Aim -
Collect all lines from the listing that include the string "handed".

Extracted information -
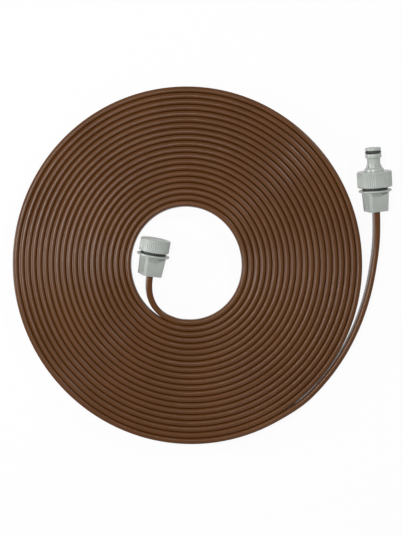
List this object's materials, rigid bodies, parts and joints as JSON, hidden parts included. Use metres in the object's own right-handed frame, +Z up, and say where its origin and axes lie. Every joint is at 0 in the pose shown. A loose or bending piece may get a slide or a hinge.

...

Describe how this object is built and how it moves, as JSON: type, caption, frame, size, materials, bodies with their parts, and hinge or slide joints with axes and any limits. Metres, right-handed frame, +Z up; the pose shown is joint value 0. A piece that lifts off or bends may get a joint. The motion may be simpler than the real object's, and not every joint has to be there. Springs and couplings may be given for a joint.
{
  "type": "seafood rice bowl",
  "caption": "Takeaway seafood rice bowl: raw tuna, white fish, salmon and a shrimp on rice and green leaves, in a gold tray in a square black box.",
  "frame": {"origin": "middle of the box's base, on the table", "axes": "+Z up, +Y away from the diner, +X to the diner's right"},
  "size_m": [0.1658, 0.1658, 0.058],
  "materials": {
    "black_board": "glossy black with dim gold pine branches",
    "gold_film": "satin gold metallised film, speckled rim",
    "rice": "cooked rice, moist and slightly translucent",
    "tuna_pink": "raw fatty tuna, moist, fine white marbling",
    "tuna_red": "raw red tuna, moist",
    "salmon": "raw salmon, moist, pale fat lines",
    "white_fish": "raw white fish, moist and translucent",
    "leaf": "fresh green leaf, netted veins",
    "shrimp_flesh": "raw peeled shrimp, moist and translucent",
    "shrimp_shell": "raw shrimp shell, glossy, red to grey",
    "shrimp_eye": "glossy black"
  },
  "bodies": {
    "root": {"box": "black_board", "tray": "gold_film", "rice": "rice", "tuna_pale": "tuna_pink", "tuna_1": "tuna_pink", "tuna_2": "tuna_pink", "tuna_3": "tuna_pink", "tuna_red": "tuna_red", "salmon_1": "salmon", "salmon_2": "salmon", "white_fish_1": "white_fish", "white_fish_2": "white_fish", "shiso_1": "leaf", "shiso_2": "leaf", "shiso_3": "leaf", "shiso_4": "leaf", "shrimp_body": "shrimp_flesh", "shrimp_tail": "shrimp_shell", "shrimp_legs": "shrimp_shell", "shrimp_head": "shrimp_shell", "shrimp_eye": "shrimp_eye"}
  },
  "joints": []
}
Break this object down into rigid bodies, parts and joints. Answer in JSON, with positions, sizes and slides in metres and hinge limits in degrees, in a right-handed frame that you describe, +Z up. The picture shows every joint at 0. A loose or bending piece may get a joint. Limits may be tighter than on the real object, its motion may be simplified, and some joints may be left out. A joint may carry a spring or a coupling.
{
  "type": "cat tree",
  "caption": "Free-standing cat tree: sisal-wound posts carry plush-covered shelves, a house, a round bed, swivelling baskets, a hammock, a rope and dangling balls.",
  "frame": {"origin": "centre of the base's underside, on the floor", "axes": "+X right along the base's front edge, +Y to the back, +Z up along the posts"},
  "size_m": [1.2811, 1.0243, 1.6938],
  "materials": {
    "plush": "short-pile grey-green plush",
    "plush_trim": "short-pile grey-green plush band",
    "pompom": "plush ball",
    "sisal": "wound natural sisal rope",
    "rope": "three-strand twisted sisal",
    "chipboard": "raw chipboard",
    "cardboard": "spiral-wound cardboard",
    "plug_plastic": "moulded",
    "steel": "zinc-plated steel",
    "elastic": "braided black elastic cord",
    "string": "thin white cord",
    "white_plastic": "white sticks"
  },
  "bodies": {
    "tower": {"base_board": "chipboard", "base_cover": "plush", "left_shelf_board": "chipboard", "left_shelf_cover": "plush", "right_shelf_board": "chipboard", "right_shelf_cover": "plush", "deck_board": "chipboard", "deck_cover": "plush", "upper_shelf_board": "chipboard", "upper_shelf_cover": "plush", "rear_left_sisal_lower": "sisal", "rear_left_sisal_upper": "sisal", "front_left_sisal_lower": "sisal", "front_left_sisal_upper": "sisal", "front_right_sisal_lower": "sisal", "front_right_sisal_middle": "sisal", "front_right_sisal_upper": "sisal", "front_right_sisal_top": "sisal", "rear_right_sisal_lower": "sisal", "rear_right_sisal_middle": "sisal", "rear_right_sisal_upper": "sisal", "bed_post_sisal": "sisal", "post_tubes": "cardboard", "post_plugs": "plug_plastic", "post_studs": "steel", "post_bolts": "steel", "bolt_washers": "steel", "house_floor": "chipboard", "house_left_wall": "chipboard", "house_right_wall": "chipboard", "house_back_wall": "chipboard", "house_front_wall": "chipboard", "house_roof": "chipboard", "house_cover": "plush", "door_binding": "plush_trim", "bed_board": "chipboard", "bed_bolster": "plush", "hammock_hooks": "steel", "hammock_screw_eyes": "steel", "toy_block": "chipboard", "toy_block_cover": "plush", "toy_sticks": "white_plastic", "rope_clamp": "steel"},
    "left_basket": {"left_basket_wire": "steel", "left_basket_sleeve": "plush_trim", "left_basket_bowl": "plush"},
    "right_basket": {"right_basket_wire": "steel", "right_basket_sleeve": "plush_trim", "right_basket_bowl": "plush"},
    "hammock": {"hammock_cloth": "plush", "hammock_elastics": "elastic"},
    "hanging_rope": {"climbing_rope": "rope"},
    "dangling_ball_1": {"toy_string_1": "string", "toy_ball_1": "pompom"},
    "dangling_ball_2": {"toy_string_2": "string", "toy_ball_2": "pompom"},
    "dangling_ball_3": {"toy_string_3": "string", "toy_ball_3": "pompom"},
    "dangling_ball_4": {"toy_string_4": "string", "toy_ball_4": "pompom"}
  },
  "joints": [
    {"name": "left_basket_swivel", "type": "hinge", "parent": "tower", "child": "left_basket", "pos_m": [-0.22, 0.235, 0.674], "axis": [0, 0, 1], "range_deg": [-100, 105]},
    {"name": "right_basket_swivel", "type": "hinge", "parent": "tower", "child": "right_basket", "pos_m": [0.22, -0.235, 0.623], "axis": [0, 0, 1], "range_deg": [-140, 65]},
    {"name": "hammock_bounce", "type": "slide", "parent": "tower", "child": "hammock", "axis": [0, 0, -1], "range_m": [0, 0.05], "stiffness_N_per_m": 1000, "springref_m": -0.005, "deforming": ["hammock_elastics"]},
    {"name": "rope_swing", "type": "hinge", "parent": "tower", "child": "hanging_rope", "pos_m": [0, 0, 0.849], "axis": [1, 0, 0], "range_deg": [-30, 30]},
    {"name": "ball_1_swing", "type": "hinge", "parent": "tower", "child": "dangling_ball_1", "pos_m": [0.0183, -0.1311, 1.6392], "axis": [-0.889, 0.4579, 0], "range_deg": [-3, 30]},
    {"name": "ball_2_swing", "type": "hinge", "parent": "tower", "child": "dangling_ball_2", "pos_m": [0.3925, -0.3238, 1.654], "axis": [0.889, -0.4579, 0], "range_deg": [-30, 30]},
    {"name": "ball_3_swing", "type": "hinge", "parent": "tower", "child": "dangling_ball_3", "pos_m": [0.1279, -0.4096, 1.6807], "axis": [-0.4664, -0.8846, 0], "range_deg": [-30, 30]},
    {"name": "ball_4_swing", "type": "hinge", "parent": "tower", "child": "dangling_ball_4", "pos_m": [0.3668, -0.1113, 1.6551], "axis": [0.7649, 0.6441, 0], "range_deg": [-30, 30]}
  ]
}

---

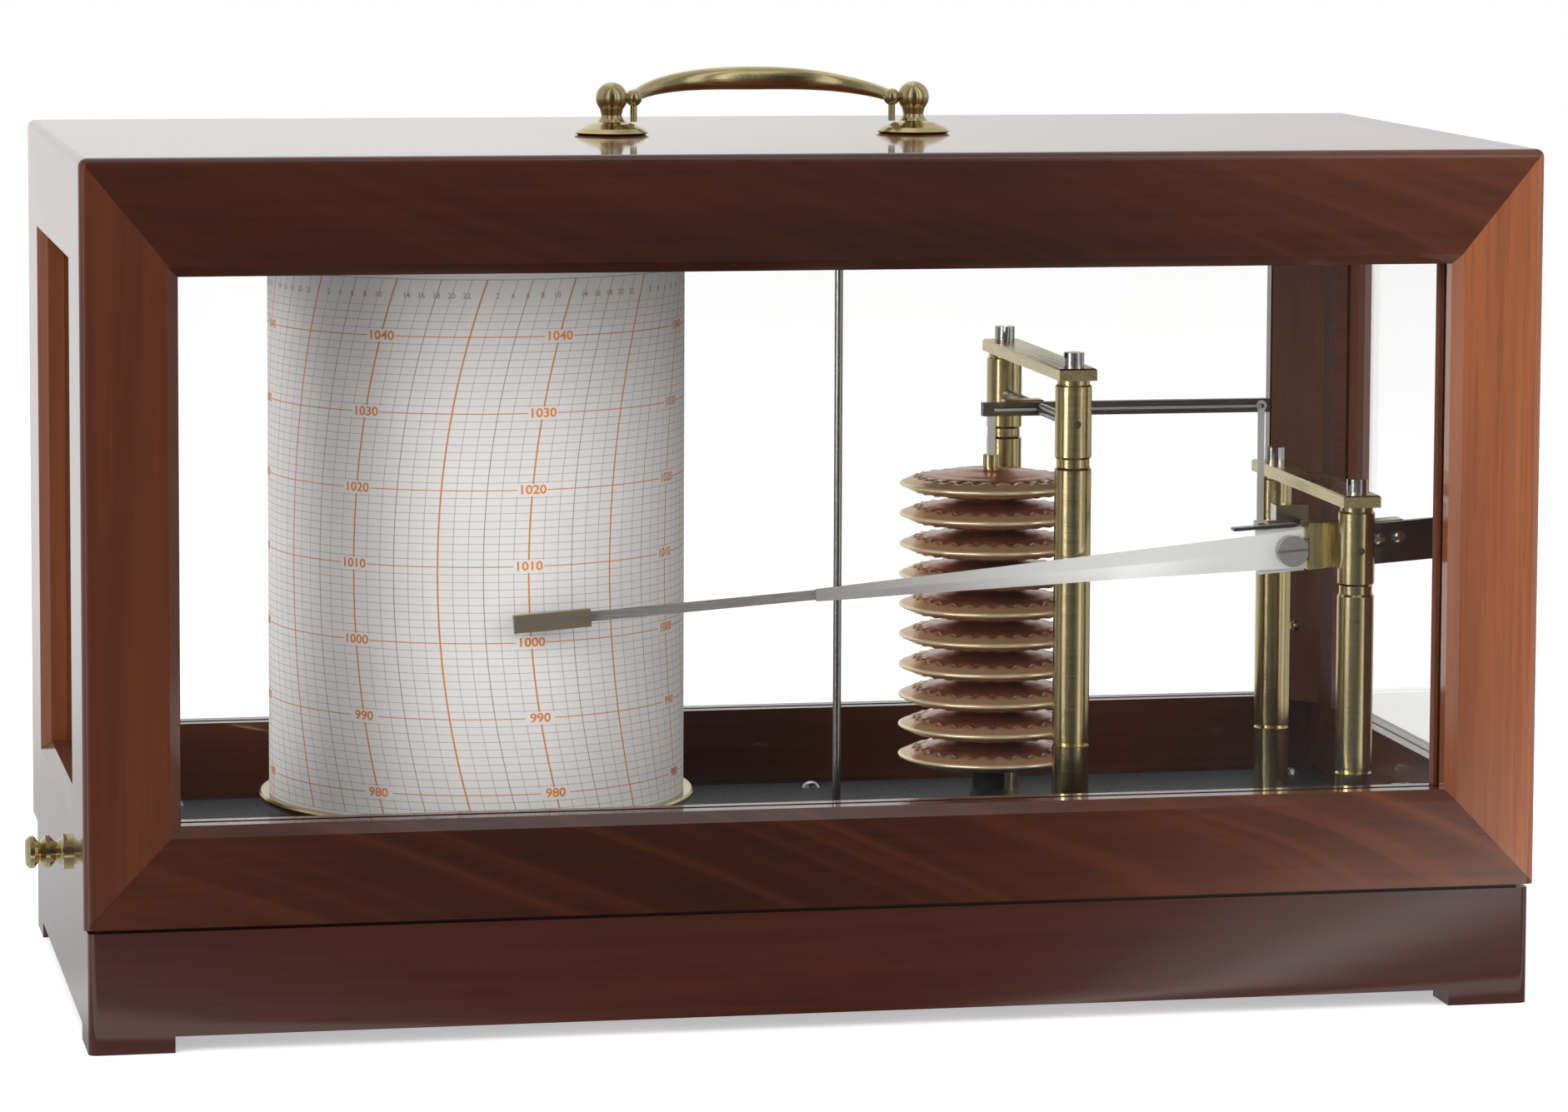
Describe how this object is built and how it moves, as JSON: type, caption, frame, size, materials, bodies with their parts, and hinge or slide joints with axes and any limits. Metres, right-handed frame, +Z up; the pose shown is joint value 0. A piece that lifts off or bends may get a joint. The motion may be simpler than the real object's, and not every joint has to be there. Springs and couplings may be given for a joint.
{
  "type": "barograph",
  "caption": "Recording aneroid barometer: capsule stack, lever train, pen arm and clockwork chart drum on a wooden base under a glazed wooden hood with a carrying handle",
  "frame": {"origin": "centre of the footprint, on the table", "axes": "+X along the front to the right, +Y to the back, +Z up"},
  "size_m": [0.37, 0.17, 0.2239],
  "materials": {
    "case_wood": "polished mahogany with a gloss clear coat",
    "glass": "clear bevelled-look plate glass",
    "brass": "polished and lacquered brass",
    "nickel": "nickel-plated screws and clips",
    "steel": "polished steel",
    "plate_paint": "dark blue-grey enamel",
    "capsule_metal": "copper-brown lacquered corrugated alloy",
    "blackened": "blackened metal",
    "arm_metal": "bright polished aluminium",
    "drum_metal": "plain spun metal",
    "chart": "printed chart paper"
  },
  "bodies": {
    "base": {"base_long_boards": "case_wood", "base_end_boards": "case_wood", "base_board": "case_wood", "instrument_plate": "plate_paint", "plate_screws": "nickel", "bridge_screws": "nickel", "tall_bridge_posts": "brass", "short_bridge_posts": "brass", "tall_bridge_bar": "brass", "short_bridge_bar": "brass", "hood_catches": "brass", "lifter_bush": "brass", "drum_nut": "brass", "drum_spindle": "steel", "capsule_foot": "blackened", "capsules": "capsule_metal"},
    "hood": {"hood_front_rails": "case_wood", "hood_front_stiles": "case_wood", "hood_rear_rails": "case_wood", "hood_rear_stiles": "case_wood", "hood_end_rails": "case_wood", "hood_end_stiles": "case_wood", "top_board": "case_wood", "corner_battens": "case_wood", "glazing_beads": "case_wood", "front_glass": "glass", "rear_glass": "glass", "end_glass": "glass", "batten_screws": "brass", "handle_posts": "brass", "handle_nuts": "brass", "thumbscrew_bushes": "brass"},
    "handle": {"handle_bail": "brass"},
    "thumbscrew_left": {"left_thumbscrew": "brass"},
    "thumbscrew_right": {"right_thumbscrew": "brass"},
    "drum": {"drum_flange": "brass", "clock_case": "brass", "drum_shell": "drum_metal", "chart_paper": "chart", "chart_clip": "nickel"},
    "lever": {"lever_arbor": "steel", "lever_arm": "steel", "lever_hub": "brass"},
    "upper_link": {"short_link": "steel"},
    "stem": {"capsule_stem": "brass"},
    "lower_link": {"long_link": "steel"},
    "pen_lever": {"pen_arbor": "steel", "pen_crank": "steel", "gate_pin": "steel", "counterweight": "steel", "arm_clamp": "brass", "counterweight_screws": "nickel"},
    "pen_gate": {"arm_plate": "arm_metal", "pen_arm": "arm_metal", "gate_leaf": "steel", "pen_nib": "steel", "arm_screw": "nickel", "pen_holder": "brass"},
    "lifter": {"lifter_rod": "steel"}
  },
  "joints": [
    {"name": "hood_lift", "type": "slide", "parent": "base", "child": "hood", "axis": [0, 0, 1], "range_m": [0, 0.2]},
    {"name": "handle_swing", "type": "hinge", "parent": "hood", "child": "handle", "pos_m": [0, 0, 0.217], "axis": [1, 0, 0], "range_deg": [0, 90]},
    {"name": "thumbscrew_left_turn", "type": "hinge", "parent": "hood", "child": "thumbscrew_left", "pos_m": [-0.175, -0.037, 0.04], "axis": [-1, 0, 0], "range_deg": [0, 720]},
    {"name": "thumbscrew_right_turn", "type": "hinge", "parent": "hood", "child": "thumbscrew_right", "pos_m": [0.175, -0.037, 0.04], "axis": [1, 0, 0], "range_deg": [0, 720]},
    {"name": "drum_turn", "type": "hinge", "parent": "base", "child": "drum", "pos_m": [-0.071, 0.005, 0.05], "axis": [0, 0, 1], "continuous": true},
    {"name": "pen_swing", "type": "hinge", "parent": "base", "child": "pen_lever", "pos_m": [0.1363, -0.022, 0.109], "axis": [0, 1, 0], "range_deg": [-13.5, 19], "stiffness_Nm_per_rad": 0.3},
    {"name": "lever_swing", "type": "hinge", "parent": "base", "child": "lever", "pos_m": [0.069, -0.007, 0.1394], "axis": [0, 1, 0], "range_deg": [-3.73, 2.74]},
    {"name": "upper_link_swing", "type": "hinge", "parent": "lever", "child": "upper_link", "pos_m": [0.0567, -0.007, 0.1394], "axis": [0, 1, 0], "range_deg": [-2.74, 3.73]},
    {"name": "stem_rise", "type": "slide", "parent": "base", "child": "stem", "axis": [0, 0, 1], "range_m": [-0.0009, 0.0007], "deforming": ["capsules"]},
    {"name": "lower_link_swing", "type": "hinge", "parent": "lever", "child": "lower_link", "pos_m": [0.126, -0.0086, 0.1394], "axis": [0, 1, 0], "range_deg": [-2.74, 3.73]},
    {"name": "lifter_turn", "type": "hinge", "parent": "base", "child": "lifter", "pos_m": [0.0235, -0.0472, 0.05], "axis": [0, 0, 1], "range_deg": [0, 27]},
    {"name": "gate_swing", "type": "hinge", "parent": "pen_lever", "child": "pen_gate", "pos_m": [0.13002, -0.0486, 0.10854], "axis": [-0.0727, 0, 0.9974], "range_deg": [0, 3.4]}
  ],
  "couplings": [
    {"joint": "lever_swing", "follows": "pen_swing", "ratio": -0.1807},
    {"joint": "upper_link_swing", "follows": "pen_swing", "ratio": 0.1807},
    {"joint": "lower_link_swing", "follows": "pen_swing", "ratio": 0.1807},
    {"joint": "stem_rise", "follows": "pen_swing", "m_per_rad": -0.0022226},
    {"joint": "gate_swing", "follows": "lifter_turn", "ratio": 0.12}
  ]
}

Problem solution -
List this object's materials, rigid bodies, parts and joints as JSON, hidden parts included. Use metres in the object's own right-handed frame, +Z up, and say where its origin and axes lie. Every joint is at 0 in the pose shown. A loose or bending piece may get a slide or a hinge.
Describe how this object is built and how it moves, as JSON: type, caption, frame, size, materials, bodies with their parts, and hinge or slide joints with axes and any limits. Metres, right-handed frame, +Z up; the pose shown is joint value 0. A piece that lifts off or bends may get a joint. The motion may be simpler than the real object's, and not every joint has to be there. Springs and couplings may be given for a joint.
Break this object down into rigid bodies, parts and joints. Answer in JSON, with positions, sizes and slides in metres and hinge limits in degrees, in a right-handed frame that you describe, +Z up. The picture shows every joint at 0. A loose or bending piece may get a joint. Limits may be tighter than on the real object, its motion may be simplified, and some joints may be left out. A joint may carry a spring or a coupling.
Describe how this object is built and how it moves, as JSON: type, caption, frame, size, materials, bodies with their parts, and hinge or slide joints with axes and any limits. Metres, right-handed frame, +Z up; the pose shown is joint value 0. A piece that lifts off or bends may get a joint. The motion may be simpler than the real object's, and not every joint has to be there. Springs and couplings may be given for a joint.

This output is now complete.